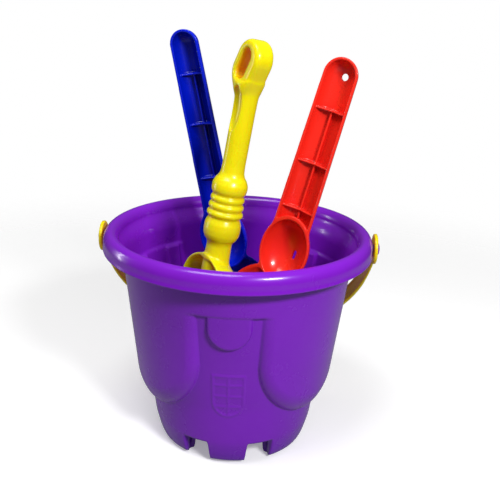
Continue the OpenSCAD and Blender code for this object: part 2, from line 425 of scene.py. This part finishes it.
def door_relief(u, z):
    """Shallow planked castle door, round end down, low on each gate panel."""
    half_w = 13.0
    top = 79.0
    round_z = 56.0
    height = 0.45
    edge = np.where(z > round_z, half_w - np.abs(u), half_w - np.hypot(u, round_z - z))
    edge = np.minimum(edge, top - z)
    within = smoothstep(1.0, 2.0, edge)
    border = smoothstep(0.0, 0.7, edge) * smoothstep(2.8, 2.0, edge)
    lines = smoothstep(1.1, 0.5, np.abs(u)) * within
    for bar_z in (52.0, 61.0, 70.0):
        lines = np.maximum(lines, smoothstep(1.2, 0.6, np.abs(z - bar_z)) * within)
    return height * np.maximum(border, lines * 0.8)


def foot_mask(alpha, z, inset):
    """1 over a foot and 0 over a notch. Feet shrink by inset on each side; their lower corners are round."""
    third = np.abs(wrap_third(alpha))
    mm_per_degree = math.radians(1.0) * FOOT_MID_R
    below = max(FOOT_CORNER + inset - z, 0.0)
    corner = FOOT_CORNER - math.sqrt(max(FOOT_CORNER ** 2 - below ** 2, 0.0))
    narrow = (NARROW_FOOT - third) * mm_per_degree - inset - corner
    wide = (WIDE_FOOT - (60.0 - third)) * mm_per_degree - inset - corner
    return smoothstep(-0.9, 0.9, np.maximum(narrow, wide))


def foot_section(inset):
    """Profile under the floor, from the axis outwards and up to the notch height."""
    floor = NOTCH_H + inset
    in_r = FOOT_IN_R + inset
    out_r = FOOT_R - inset
    in_round = 1.2 - 0.3 * inset
    out_round = 2.4 - 0.8 * inset
    points = [(r, floor) for r in np.linspace(0.0, in_r - 3.0, 9)]
    points += arc(in_r - 1.6, floor - 1.6, 1.6, 1.6, 90.0, 0.0, 6)
    points += [(in_r, z) for z in np.linspace(floor - 3.0, inset + 3.0, 12)]
    points += arc(in_r + in_round, inset + in_round, in_round, in_round, 180.0, 270.0, 6)
    points += arc(out_r - out_round, inset + out_round, out_round, out_round, -90.0, -15.0, 8)
    return points


def rim_section():
    """Profile from the wall under the flange, around the lip and over the rim, to the wall inside."""
    mid_r = RIM_R - RIM_HALF_W
    mid_z = HEIGHT - RIM_HALF_H
    leg = 2.3
    in_r = mid_r - RIM_HALF_W
    points = [(NECK_R + 0.1, NECK_Z + 0.4), (NECK_R + 0.9, NECK_Z + 1.8), (NECK_R + 2.3, NECK_Z + 3.6)]
    points += [(NECK_R + 3.6, NECK_Z + 5.0)]
    points += arc(mid_r, mid_z, RIM_HALF_W - leg, RIM_HALF_H - leg, 178.0, 0.0, 15)
    points += [(mid_r + 3.0, mid_z - 2.0), (mid_r + 3.3, mid_z - 4.2), (RIM_R - 1.2, HEIGHT - 13.1)]
    points += arc(RIM_R - 0.5, HEIGHT - 12.6, 0.8, 0.75, 200.0, 375.0, 9)
    points += [(RIM_R + 0.15, HEIGHT - 11.6), (RIM_R - 0.05, HEIGHT - 10.4), (RIM_R, HEIGHT - 9.0)]
    points += arc(mid_r, mid_z, RIM_HALF_W, RIM_HALF_H, 0.0, 180.0, 34)
    points += [(in_r - 0.3, NECK_Z + 5.6), (in_r - 0.9, NECK_Z + 4.2), (in_r - 1.9, NECK_Z + 2.4)]
    points += [(in_r - 2.9, NECK_Z + 0.6), (in_r - 3.8, NECK_Z - 1.4), (NECK_R - WALL - 0.1, NECK_Z - 3.6)]
    return points


def build_bucket():
    """One closed skin swept round the axis: underside, feet, relief wall, rim, inside wall and floor."""
    steps = 720
    alpha = np.linspace(0.0, 360.0, steps, endpoint=False)
    rings = []

    def add_ring(radius, height):
        """A ring of the sweep; radius and height are single numbers or one value per step."""
        rings.append((np.broadcast_to(radius, alpha.shape), np.broadcast_to(height, alpha.shape)))

    def add_low_ring(radius, z, inset):
        """A ring that follows the feet down and jumps to the floor's level over the notches."""
        floor = NOTCH_H + inset
        lift = (floor - z) * (1.0 - foot_mask(alpha, z, inset)) if z < floor else 0.0
        add_ring(radius, z + lift)

    def add_wall(heights, inset):
        """Rings up or down the relief wall."""
        for z in heights:
            add_low_ring(wall_radius(alpha, np.full_like(alpha, z), inset), z, inset)

    outer_low = np.linspace(3.2, NOTCH_H + 1.0, 14)
    outer_high = np.arange(NOTCH_H + 2.0, NECK_Z - 0.3, 0.85)
    inner_low = np.linspace(5.4, NOTCH_H + WALL + 1.0, 12)
    inner_high = np.arange(NOTCH_H + WALL + 2.0, NECK_Z - 6.0, 1.2)
    for r, z in foot_section(0.0)[1:]:
        add_low_ring(r, z, 0.0)
    add_wall(np.concatenate([outer_low, outer_high]), 0.0)
    for r, z in rim_section():
        add_ring(r, z)
    add_wall(np.concatenate([inner_low, inner_high])[::-1], WALL)
    for r, z in foot_section(WALL)[:0:-1]:
        add_low_ring(r, z, WALL)

    turn = np.radians(alpha)
    radius = np.array([ring[0] for ring in rings])
    height = np.array([ring[1] for ring in rings])
    verts = np.stack([radius * np.sin(turn), -radius * np.cos(turn), height], axis=-1).reshape(-1, 3)
    low_pole = len(verts)
    verts = np.concatenate([verts, [[0.0, 0.0, NOTCH_H], [0.0, 0.0, NOTCH_H + WALL]]])
    last = (len(rings) - 1) * steps
    row = np.arange(len(rings) - 1)[:, None] * steps
    here = np.arange(steps)
    after = (here + 1) % steps
    corners = [row + here, row + after, row + steps + after, row + steps + here]
    quads = np.stack(corners, axis=-1).reshape(-1, 4)
    floor_fan = np.stack([np.full(steps, low_pole), after, here], axis=-1)
    inside_fan = np.stack([np.full(steps, low_pole + 1), last + here, last + after], axis=-1)
    tris = np.concatenate([quads[:, [0, 1, 2]], quads[:, [0, 2, 3]], floor_fan, inside_fan])
    bucket = mesh_object("bucket_shell", verts, tris, PURPLE)
    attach(bucket, "bucket")
    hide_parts("bucket_body")


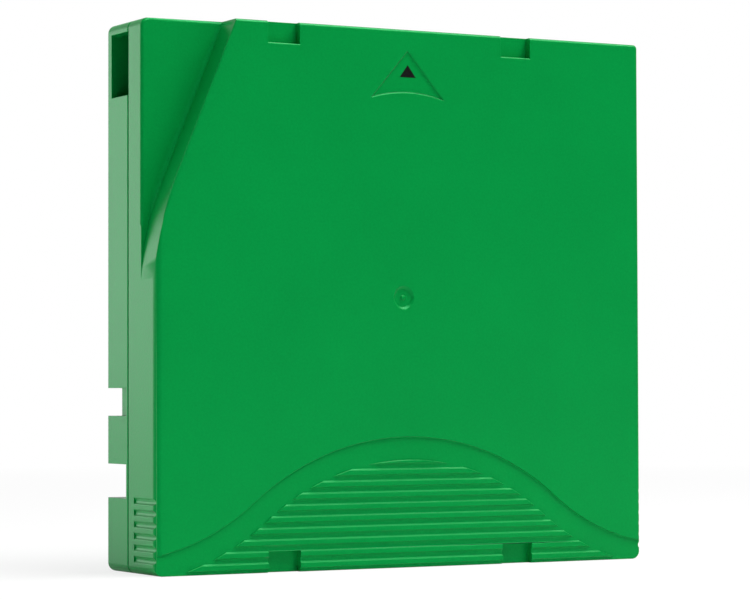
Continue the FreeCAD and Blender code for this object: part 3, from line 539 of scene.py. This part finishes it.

_What to work on_
Please quote every record above exactly as it appears.

_Solution for this exercise_
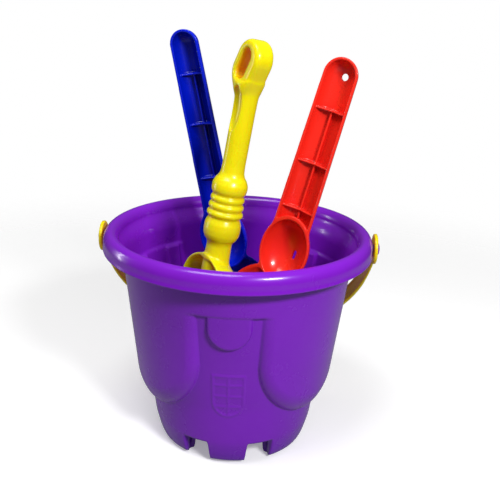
Continue the OpenSCAD and Blender code for this object: part 2, from line 425 of scene.py. This part finishes it.
def door_relief(u, z):
    """Shallow planked castle door, round end down, low on each gate panel."""
    half_w = 13.0
    top = 79.0
    round_z = 56.0
    height = 0.45
    edge = np.where(z > round_z, half_w - np.abs(u), half_w - np.hypot(u, round_z - z))
    edge = np.minimum(edge, top - z)
    within = smoothstep(1.0, 2.0, edge)
    border = smoothstep(0.0, 0.7, edge) * smoothstep(2.8, 2.0, edge)
    lines = smoothstep(1.1, 0.5, np.abs(u)) * within
    for bar_z in (52.0, 61.0, 70.0):
        lines = np.maximum(lines, smoothstep(1.2, 0.6, np.abs(z - bar_z)) * within)
    return height * np.maximum(border, lines * 0.8)


def foot_mask(alpha, z, inset):
    """1 over a foot and 0 over a notch. Feet shrink by inset on each side; their lower corners are round."""
    third = np.abs(wrap_third(alpha))
    mm_per_degree = math.radians(1.0) * FOOT_MID_R
    below = max(FOOT_CORNER + inset - z, 0.0)
    corner = FOOT_CORNER - math.sqrt(max(FOOT_CORNER ** 2 - below ** 2, 0.0))
    narrow = (NARROW_FOOT - third) * mm_per_degree - inset - corner
    wide = (WIDE_FOOT - (60.0 - third)) * mm_per_degree - inset - corner
    return smoothstep(-0.9, 0.9, np.maximum(narrow, wide))


def foot_section(inset):
    """Profile under the floor, from the axis outwards and up to the notch height."""
    floor = NOTCH_H + inset
    in_r = FOOT_IN_R + inset
    out_r = FOOT_R - inset
    in_round = 1.2 - 0.3 * inset
    out_round = 2.4 - 0.8 * inset
    points = [(r, floor) for r in np.linspace(0.0, in_r - 3.0, 9)]
    points += arc(in_r - 1.6, floor - 1.6, 1.6, 1.6, 90.0, 0.0, 6)
    points += [(in_r, z) for z in np.linspace(floor - 3.0, inset + 3.0, 12)]
    points += arc(in_r + in_round, inset + in_round, in_round, in_round, 180.0, 270.0, 6)
    points += arc(out_r - out_round, inset + out_round, out_round, out_round, -90.0, -15.0, 8)
    return points


def rim_section():
    """Profile from the wall under the flange, around the lip and over the rim, to the wall inside."""
    mid_r = RIM_R - RIM_HALF_W
    mid_z = HEIGHT - RIM_HALF_H
    leg = 2.3
    in_r = mid_r - RIM_HALF_W
    points = [(NECK_R + 0.1, NECK_Z + 0.4), (NECK_R + 0.9, NECK_Z + 1.8), (NECK_R + 2.3, NECK_Z + 3.6)]
    points += [(NECK_R + 3.6, NECK_Z + 5.0)]
    points += arc(mid_r, mid_z, RIM_HALF_W - leg, RIM_HALF_H - leg, 178.0, 0.0, 15)
    points += [(mid_r + 3.0, mid_z - 2.0), (mid_r + 3.3, mid_z - 4.2), (RIM_R - 1.2, HEIGHT - 13.1)]
    points += arc(RIM_R - 0.5, HEIGHT - 12.6, 0.8, 0.75, 200.0, 375.0, 9)
    points += [(RIM_R + 0.15, HEIGHT - 11.6), (RIM_R - 0.05, HEIGHT - 10.4), (RIM_R, HEIGHT - 9.0)]
    points += arc(mid_r, mid_z, RIM_HALF_W, RIM_HALF_H, 0.0, 180.0, 34)
    points += [(in_r - 0.3, NECK_Z + 5.6), (in_r - 0.9, NECK_Z + 4.2), (in_r - 1.9, NECK_Z + 2.4)]
    points += [(in_r - 2.9, NECK_Z + 0.6), (in_r - 3.8, NECK_Z - 1.4), (NECK_R - WALL - 0.1, NECK_Z - 3.6)]
    return points


def build_bucket():
    """One closed skin swept round the axis: underside, feet, relief wall, rim, inside wall and floor."""
    steps = 720
    alpha = np.linspace(0.0, 360.0, steps, endpoint=False)
    rings = []

    def add_ring(radius, height):
        """A ring of the sweep; radius and height are single numbers or one value per step."""
        rings.append((np.broadcast_to(radius, alpha.shape), np.broadcast_to(height, alpha.shape)))

    def add_low_ring(radius, z, inset):
        """A ring that follows the feet down and jumps to the floor's level over the notches."""
        floor = NOTCH_H + inset
        lift = (floor - z) * (1.0 - foot_mask(alpha, z, inset)) if z < floor else 0.0
        add_ring(radius, z + lift)

    def add_wall(heights, inset):
        """Rings up or down the relief wall."""
        for z in heights:
            add_low_ring(wall_radius(alpha, np.full_like(alpha, z), inset), z, inset)

    outer_low = np.linspace(3.2, NOTCH_H + 1.0, 14)
    outer_high = np.arange(NOTCH_H + 2.0, NECK_Z - 0.3, 0.85)
    inner_low = np.linspace(5.4, NOTCH_H + WALL + 1.0, 12)
    inner_high = np.arange(NOTCH_H + WALL + 2.0, NECK_Z - 6.0, 1.2)
    for r, z in foot_section(0.0)[1:]:
        add_low_ring(r, z, 0.0)
    add_wall(np.concatenate([outer_low, outer_high]), 0.0)
    for r, z in rim_section():
        add_ring(r, z)
    add_wall(np.concatenate([inner_low, inner_high])[::-1], WALL)
    for r, z in foot_section(WALL)[:0:-1]:
        add_low_ring(r, z, WALL)

    turn = np.radians(alpha)
    radius = np.array([ring[0] for ring in rings])
    height = np.array([ring[1] for ring in rings])
    verts = np.stack([radius * np.sin(turn), -radius * np.cos(turn), height], axis=-1).reshape(-1, 3)
    low_pole = len(verts)
    verts = np.concatenate([verts, [[0.0, 0.0, NOTCH_H], [0.0, 0.0, NOTCH_H + WALL]]])
    last = (len(rings) - 1) * steps
    row = np.arange(len(rings) - 1)[:, None] * steps
    here = np.arange(steps)
    after = (here + 1) % steps
    corners = [row + here, row + after, row + steps + after, row + steps + here]
    quads = np.stack(corners, axis=-1).reshape(-1, 4)
    floor_fan = np.stack([np.full(steps, low_pole), after, here], axis=-1)
    inside_fan = np.stack([np.full(steps, low_pole + 1), last + here, last + after], axis=-1)
    tris = np.concatenate([quads[:, [0, 1, 2]], quads[:, [0, 2, 3]], floor_fan, inside_fan])
    bucket = mesh_object("bucket_shell", verts, tris, PURPLE)
    attach(bucket, "bucket")
    hide_parts("bucket_body")


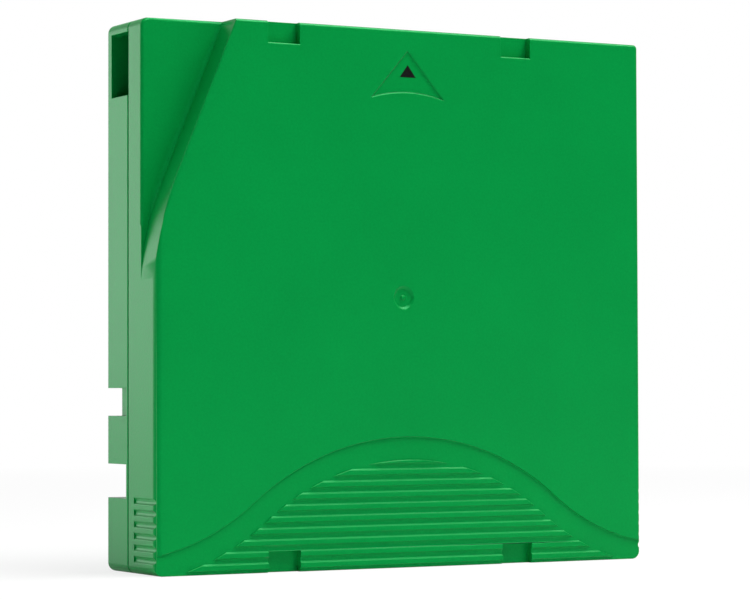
Continue the FreeCAD and Blender code for this object: part 3, from line 539 of scene.py. This part finishes it.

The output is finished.